[TASK DIRECTIONS]
Restate, exactly and only, the lines from the first through the line containing "LEAF_BOW = 0.0035".
* BEGIN DATA SECTION *
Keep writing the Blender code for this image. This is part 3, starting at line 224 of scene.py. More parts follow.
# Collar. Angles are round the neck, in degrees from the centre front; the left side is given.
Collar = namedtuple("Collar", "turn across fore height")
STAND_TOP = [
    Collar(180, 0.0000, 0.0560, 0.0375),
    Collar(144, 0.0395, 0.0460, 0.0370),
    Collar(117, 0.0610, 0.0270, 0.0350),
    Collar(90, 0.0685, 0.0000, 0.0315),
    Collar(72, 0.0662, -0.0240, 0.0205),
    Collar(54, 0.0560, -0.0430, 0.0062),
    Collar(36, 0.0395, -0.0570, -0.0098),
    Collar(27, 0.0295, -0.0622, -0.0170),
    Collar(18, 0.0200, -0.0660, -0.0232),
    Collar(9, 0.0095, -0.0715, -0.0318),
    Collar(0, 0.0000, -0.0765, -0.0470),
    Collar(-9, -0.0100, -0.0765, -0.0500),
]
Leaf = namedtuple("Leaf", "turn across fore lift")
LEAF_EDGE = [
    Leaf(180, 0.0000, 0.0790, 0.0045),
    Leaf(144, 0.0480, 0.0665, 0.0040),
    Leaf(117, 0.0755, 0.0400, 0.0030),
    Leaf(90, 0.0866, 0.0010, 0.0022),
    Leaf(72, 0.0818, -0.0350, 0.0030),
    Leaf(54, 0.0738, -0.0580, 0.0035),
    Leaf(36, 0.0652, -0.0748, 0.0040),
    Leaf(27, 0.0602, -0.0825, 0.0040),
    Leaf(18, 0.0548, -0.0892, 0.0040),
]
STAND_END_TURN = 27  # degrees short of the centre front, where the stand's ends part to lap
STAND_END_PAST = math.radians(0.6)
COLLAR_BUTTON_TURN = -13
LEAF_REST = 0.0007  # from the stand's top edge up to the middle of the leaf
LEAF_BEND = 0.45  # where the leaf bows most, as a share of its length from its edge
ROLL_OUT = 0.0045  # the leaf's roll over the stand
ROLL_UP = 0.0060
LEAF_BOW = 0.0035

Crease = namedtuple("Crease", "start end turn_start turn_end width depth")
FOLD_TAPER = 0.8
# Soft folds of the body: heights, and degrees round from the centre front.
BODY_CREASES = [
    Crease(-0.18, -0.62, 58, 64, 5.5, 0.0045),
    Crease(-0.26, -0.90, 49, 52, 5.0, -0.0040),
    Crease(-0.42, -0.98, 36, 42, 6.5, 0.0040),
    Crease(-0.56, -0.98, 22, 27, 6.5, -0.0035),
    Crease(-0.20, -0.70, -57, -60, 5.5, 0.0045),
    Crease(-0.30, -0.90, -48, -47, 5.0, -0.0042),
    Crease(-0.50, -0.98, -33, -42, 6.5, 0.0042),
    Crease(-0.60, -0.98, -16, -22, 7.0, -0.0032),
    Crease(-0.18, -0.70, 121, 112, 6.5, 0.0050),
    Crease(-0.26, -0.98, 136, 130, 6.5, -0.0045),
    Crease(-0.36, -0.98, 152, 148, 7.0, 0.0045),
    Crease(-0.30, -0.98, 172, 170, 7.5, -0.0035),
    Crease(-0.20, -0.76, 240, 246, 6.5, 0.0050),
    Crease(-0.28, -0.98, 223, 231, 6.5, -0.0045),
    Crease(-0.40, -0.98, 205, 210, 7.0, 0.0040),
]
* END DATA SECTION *
[WRITTEN ANSWER]
Keep writing the Blender code for this image. This is part 3, starting at line 224 of scene.py. More parts follow.
# Collar. Angles are round the neck, in degrees from the centre front; the left side is given.
Collar = namedtuple("Collar", "turn across fore height")
STAND_TOP = [
    Collar(180, 0.0000, 0.0560, 0.0375),
    Collar(144, 0.0395, 0.0460, 0.0370),
    Collar(117, 0.0610, 0.0270, 0.0350),
    Collar(90, 0.0685, 0.0000, 0.0315),
    Collar(72, 0.0662, -0.0240, 0.0205),
    Collar(54, 0.0560, -0.0430, 0.0062),
    Collar(36, 0.0395, -0.0570, -0.0098),
    Collar(27, 0.0295, -0.0622, -0.0170),
    Collar(18, 0.0200, -0.0660, -0.0232),
    Collar(9, 0.0095, -0.0715, -0.0318),
    Collar(0, 0.0000, -0.0765, -0.0470),
    Collar(-9, -0.0100, -0.0765, -0.0500),
]
Leaf = namedtuple("Leaf", "turn across fore lift")
LEAF_EDGE = [
    Leaf(180, 0.0000, 0.0790, 0.0045),
    Leaf(144, 0.0480, 0.0665, 0.0040),
    Leaf(117, 0.0755, 0.0400, 0.0030),
    Leaf(90, 0.0866, 0.0010, 0.0022),
    Leaf(72, 0.0818, -0.0350, 0.0030),
    Leaf(54, 0.0738, -0.0580, 0.0035),
    Leaf(36, 0.0652, -0.0748, 0.0040),
    Leaf(27, 0.0602, -0.0825, 0.0040),
    Leaf(18, 0.0548, -0.0892, 0.0040),
]
STAND_END_TURN = 27  # degrees short of the centre front, where the stand's ends part to lap
STAND_END_PAST = math.radians(0.6)
COLLAR_BUTTON_TURN = -13
LEAF_REST = 0.0007  # from the stand's top edge up to the middle of the leaf
LEAF_BEND = 0.45  # where the leaf bows most, as a share of its length from its edge
ROLL_OUT = 0.0045  # the leaf's roll over the stand
ROLL_UP = 0.0060
LEAF_BOW = 0.0035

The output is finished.